Mit freundlichen Grüßen
In einer Zeit, in der materielle Güter zunehmend die Werte bestimmen und politische Entscheidungen vermehrt der Justiz zugeschoben werden, erscheint es nicht ungewöhnlich, daß sich nun auch ein Rechts-Extremismus im juristischen Sinne entwickelt. Da wäre es eigentlich sinnvoll und not-wendig, wenn ein so einflußreiches Medium wie das Fernsehen mit gutem Beispiel voran gehen würde, um die Entwicklung zu einer Bürgergesellschaft zu unterstützen, in der wieder menschliche Werte an Bedeutung gewinnen, und in der Information nicht als privates oder öffentlich-rechtlich begrenztes, sondern als ein uneingeschränkt öffentliches Gut geachtet wird.
Wichtiger als eine Rechts-Abteilung wäre für
öffentlich-rechtliche Einrichtungen eine Ethik-Abteilung, die einem
Abgleiten in Selbstbezogenheit und Kommerz entgegenwirken und zur
gesellschaftlichen Stabilisierung und Erneuerung beitragen würde.

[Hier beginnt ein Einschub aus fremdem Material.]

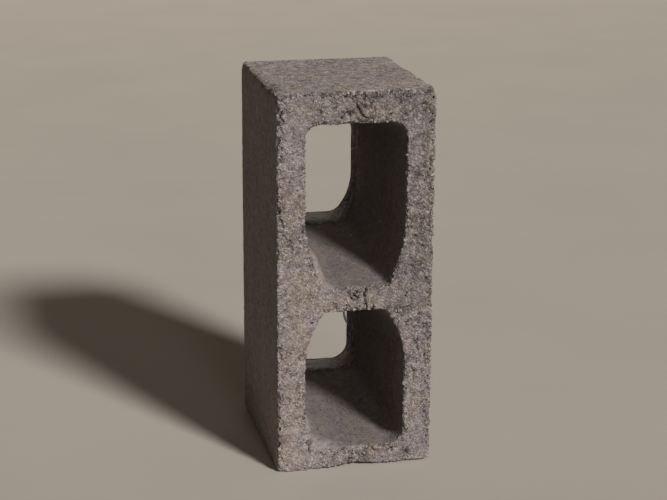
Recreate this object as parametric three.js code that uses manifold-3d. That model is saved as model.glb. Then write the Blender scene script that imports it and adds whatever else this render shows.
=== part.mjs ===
// A two-core hollow concrete block, cast in one piece, standing on one end.
//
// Frame: millimetres, +Z up along the block's laid length, +X across its thickness and +Y
// through its laid height. The origin is the middle of the end that it stands on.
// The -Y face was the open top of the mould, and the +Y face lay on the pallet. The cores of
// the mould are drawn out towards -Y, so each opening is widest at -Y and narrows to +Y, with a
// short curved lip just before the pallet face.

import * as THREE from 'three';
import { mergeVertices } from 'three/addons/utils/BufferGeometryUtils.js';
import Module from 'manifold-3d';

const wasm = await Module();
wasm.setup();

// ---- Driving dimensions --------------------------------------------------------------------

const blockLength = 390; // along Z, the laid length
const blockThickness = 160; // along X, from face shell to face shell
const blockHeight = 190; // along Y, from the mould's top to its pallet
const arris = 1.5; // the small bevel that casting and handling leave on every outer edge

const upperEndWeb = 32; // the end web at the top, at the -Y face
const lowerEndWeb = 21; // the end web that the block stands on, at the -Y face
const centreWeb = 24.5; // the web between the two cores, at the -Y face
const centreWebHeight = 179.5; // how high the centre web's middle lies
const faceShell = 29; // each long wall beside the cores, at the -Y face

const coreDepthOfLip = 25; // how far the curved lip reaches in from the pallet face
const coreLipAcross = 4; // how much the lip takes off each side of an opening
const coreLipAlong = 8; // how much the lip takes off each end of an opening

// The upper and the lower core: how far each narrows between its mouth and its lip, at each
// side and at each end, and the rounding of its corners. The corners beside the centre web are
// long arcs that thicken the web where it meets the face shells.
const upperCore = {
  draftAcross: 7.5,
  draftAlong: 22,
  arcInset: 18, // how far the arc comes in from the side, at the centre web
  arcLength: 75, // how far from the centre web the arc starts
  mouthCorner: 14, // radius of the corners beside the end web, at the mouth
  lipCorner: 16, // the same radius at the pallet face
};
const lowerCore = {
  draftAcross: 11,
  draftAlong: 22.5,
  arcInset: 20,
  arcLength: 58,
  mouthCorner: 17,
  lipCorner: 18,
};
const mouthWebFillet = 5; // where a long arc meets the flat of the centre web, at the mouth
const lipWebFillet = 14; // the same at the pallet face

const arcSteps = 8; // straight pieces in each long arc
const cornerSteps = 5; // in each end corner
const filletSteps = 4; // in each small fillet
const lipSteps = 5; // along the curve of the lip
const overrun = 5; // how far a cutting tool runs past both faces

const concreteGrey = 0x7d726b;

// ---- Shape helpers -------------------------------------------------------------------------

/** A closed three.js geometry as a manifold solid, its shared vertices merged. */
function solidFrom(geometry) {
  geometry.deleteAttribute('normal');
  geometry.deleteAttribute('uv');
  const merged = mergeVertices(geometry);
  return new wasm.Manifold(new wasm.Mesh({
    numProp: 3,
    vertProperties: new Float32Array(merged.attributes.position.array),
    triVerts: new Uint32Array(merged.index.array),
  }));
}

/** A manifold solid as a flat-shaded three.js geometry. */
function geometryFrom(solid) {
  const mesh = solid.getMesh();
  const geometry = new THREE.BufferGeometry();
  geometry.setAttribute('position', new THREE.BufferAttribute(mesh.vertProperties, mesh.numProp));
  geometry.setIndex(new THREE.BufferAttribute(mesh.triVerts, 1));
  geometry.computeVertexNormals();
  return geometry;
}

/** Points of a circular arc, both ends included; angles in radians. */
function arcPoints(centreX, centreY, radius, from, to, steps) {
  const arc = new THREE.EllipseCurve(centreX, centreY, radius, radius, from, to, to < from);
  return arc.getPoints(steps);
}

/**
 * One half of a core's outline, x positive, from the centre web (v = 0) to the end web
 * (v = along). The long arc is tangent to the straight side and meets the web at an angle,
 * which a fillet rounds off.
 */
function halfOutline({ halfWidth, along, arcInset, arcLength, corner, fillet }) {
  const arcRadius = (arcInset ** 2 + arcLength ** 2) / (2 * arcInset);
  const arcMiddle = halfWidth - arcRadius;
  const filletAcross = Math.sqrt((arcRadius - fillet) ** 2 - (arcLength - fillet) ** 2);
  const filletTurn = Math.atan2(fillet - arcLength, filletAcross);
  return [
    ...arcPoints(arcMiddle + filletAcross, fillet, fillet, -Math.PI / 2, filletTurn, filletSteps),
    ...arcPoints(arcMiddle, arcLength, arcRadius, filletTurn, 0, arcSteps).slice(1),
    ...arcPoints(halfWidth - corner, along - corner, corner, 0, Math.PI / 2, cornerSteps),
  ];
}

/** The whole outline: the half and its mirror image, running once round the core. */
function coreOutline(size) {
  const half = halfOutline(size);
  const mirrored = half.map((point) => new THREE.Vector2(-point.x, point.y)).reverse();
  return [...half, ...mirrored];
}

/**
 * Size of a core's section at each step of its depth. The sides are straight from the mouth to
 * where the lip starts, and the lip closes in with the square of the way through it.
 */
function coreStations(core, mouthAlong) {
  const lipStart = blockHeight - coreDepthOfLip;
  const sectionAt = (depth) => {
    const draft = Math.min(depth, lipStart) / lipStart;
    const lip = Math.max(0, depth - lipStart) / coreDepthOfLip;
    const across = core.draftAcross * draft + coreLipAcross * lip ** 2;
    const endwise = core.draftAlong * draft + coreLipAlong * lip ** 2;
    return {
      depth,
      web: endwise,
      halfWidth: blockThickness / 2 - faceShell - across,
      along: mouthAlong - 2 * endwise,
      arcInset: core.arcInset,
      arcLength: core.arcLength - endwise,
      corner: THREE.MathUtils.lerp(core.mouthCorner, core.lipCorner, depth / blockHeight),
      fillet: THREE.MathUtils.lerp(mouthWebFillet, lipWebFillet, depth / blockHeight),
    };
  };
  const lipDepths = Array.from(
    { length: lipSteps + 1 },
    (_, step) => lipStart + (coreDepthOfLip * step) / lipSteps,
  );
  return [-overrun, ...lipDepths, blockHeight + overrun].map(sectionAt);
}

/**
 * The solid that a core of the mould leaves empty. An extrusion of the mouth's outline is
 * reshaped ring by ring to the section at each depth. `webZ` is the centre web's face at the
 * mouth, and `direction` is +1 for the core above the web and -1 for the one below.
 */
function coreCutter(core, mouthAlong, webZ, direction) {
  const stations = coreStations(core, mouthAlong);
  const outlines = stations.map(coreOutline);
  const blank = outlines[0];
  const steps = stations.length - 1;
  const geometry = new THREE.ExtrudeGeometry(new THREE.Shape(blank), {
    depth: steps,
    steps,
    bevelEnabled: false,
  });
  const keyOf = (x, y) => `${Math.fround(x)} ${Math.fround(y)}`;
  const indexOf = new Map(blank.map((point, index) => [keyOf(point.x, point.y), index]));
  const position = geometry.attributes.position;
  for (let i = 0; i < position.count; i += 1) {
    const ring = Math.round(position.getZ(i));
    const { depth, web } = stations[ring];
    const point = outlines[ring][indexOf.get(keyOf(position.getX(i), position.getY(i)))];
    // A core is its own mirror image in X, so turning X with the direction keeps faces outward.
    position.setXYZ(i, -direction * point.x, depth - blockHeight / 2, webZ + direction * (web + point.y));
  }
  return solidFrom(geometry);
}

/** The outer form: a rounded-corner outline in XZ, extruded along Y with the same small bevel. */
function blockBody() {
  const halfX = blockThickness / 2;
  const outline = new THREE.Shape([
    new THREE.Vector2(-halfX + arris, 0),
    new THREE.Vector2(halfX - arris, 0),
    new THREE.Vector2(halfX, arris),
    new THREE.Vector2(halfX, blockLength - arris),
    new THREE.Vector2(halfX - arris, blockLength),
    new THREE.Vector2(-halfX + arris, blockLength),
    new THREE.Vector2(-halfX, blockLength - arris),
    new THREE.Vector2(-halfX, arris),
  ]);
  const geometry = new THREE.ExtrudeGeometry(outline, {
    depth: blockHeight - 2 * arris,
    bevelEnabled: true,
    bevelThickness: arris,
    bevelSize: arris,
    bevelOffset: -arris,
    bevelSegments: 1,
  });
  geometry.translate(0, 0, arris - blockHeight / 2);
  geometry.rotateX(Math.PI / 2);
  return solidFrom(geometry);
}

// ---- The block -----------------------------------------------------------------------------

const webTop = centreWebHeight + centreWeb / 2;
const webBottom = centreWebHeight - centreWeb / 2;
const upperMouth = blockLength - upperEndWeb - webTop;
const lowerMouth = webBottom - lowerEndWeb;

const concrete = new THREE.MeshStandardMaterial({
  color: concreteGrey,
  roughness: 0.95,
  metalness: 0,
  flatShading: true,
});

const block = new THREE.Mesh(
  geometryFrom(
    blockBody()
      .subtract(coreCutter(upperCore, upperMouth, webTop, 1))
      .subtract(coreCutter(lowerCore, lowerMouth, webBottom, -1)),
  ),
  concrete,
);
block.name = 'concrete_block';

const group = new THREE.Group();
group.add(block);

export default group;
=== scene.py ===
# %% [markdown]
# # A hollow concrete block, standing on one end
#
# The real object is one piece of dry-cast concrete: a nearly dry mix of sand, fine gravel and
# cement is vibrated and tamped in a steel mould, and the mould is pulled off at once. Steel gives
# the outer faces and the core walls a fairly smooth skin. The open top of the mould gives a face
# of loose, close-packed grains, and that is the face with the wide mouths.
#
# The CAD solid has the true sizes and the taper of the cores. This notebook makes the skin that
# such a block has, in the same place and inside the same outer box.

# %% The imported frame, and the block's corners in millimetres
import math

import bmesh
import bpy
import numpy as np
from mathutils import Matrix, Vector


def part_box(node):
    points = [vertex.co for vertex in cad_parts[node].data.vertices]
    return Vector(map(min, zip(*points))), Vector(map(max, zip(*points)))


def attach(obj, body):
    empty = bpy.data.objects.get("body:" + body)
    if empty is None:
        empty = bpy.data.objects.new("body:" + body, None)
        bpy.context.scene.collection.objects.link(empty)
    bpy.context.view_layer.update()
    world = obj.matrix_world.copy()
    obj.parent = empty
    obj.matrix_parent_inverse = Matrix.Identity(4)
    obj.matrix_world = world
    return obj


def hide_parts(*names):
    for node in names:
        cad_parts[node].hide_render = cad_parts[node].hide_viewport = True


MM = 0.001

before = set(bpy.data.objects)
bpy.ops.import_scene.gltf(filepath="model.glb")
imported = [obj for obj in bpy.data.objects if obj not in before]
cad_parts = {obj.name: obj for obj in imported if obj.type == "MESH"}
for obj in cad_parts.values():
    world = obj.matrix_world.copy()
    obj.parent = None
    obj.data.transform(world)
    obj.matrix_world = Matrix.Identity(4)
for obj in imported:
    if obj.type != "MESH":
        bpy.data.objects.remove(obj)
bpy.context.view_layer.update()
LOW, HIGH = (np.array(corner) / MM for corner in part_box("concrete_block"))
MIDDLE, HALF = (LOW + HIGH) / 2, (HIGH - LOW) / 2
HALF_X, HALF_Y, TOP = HIGH
DEPTH = 2 * HALF_Y
print("block", (HIGH - LOW).round(2), "mm")

# %% [markdown]
# ## The camera
#
# The camera is set first, so that every later look is taken from the same place. It stands low
# and a little to the left, with a long lens, so that upright edges stay almost parallel. Its
# place is given as a turn round the block, a height angle and a distance from the middle of the
# wide-mouthed face.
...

Sie
könnte sich z.B. darum bemühen, die vom Gesetzgeber her vorgegebenen
Aufgaben Information, Bildung und Unterhaltung dahingehend den gesellschaftlichen
Erfordernissen anzupassen, daß die Vorgabe Unterhaltung zugunsten von
Vermittlung geändert wird. Den Medien käme heute die Aufgabe zu,
Trends in der gesellschaftlichen Entwicklung nicht blind zu folgen und zu
verstärken, sondern kritisch zu beleuchten, zu hinterfragen und zu werten.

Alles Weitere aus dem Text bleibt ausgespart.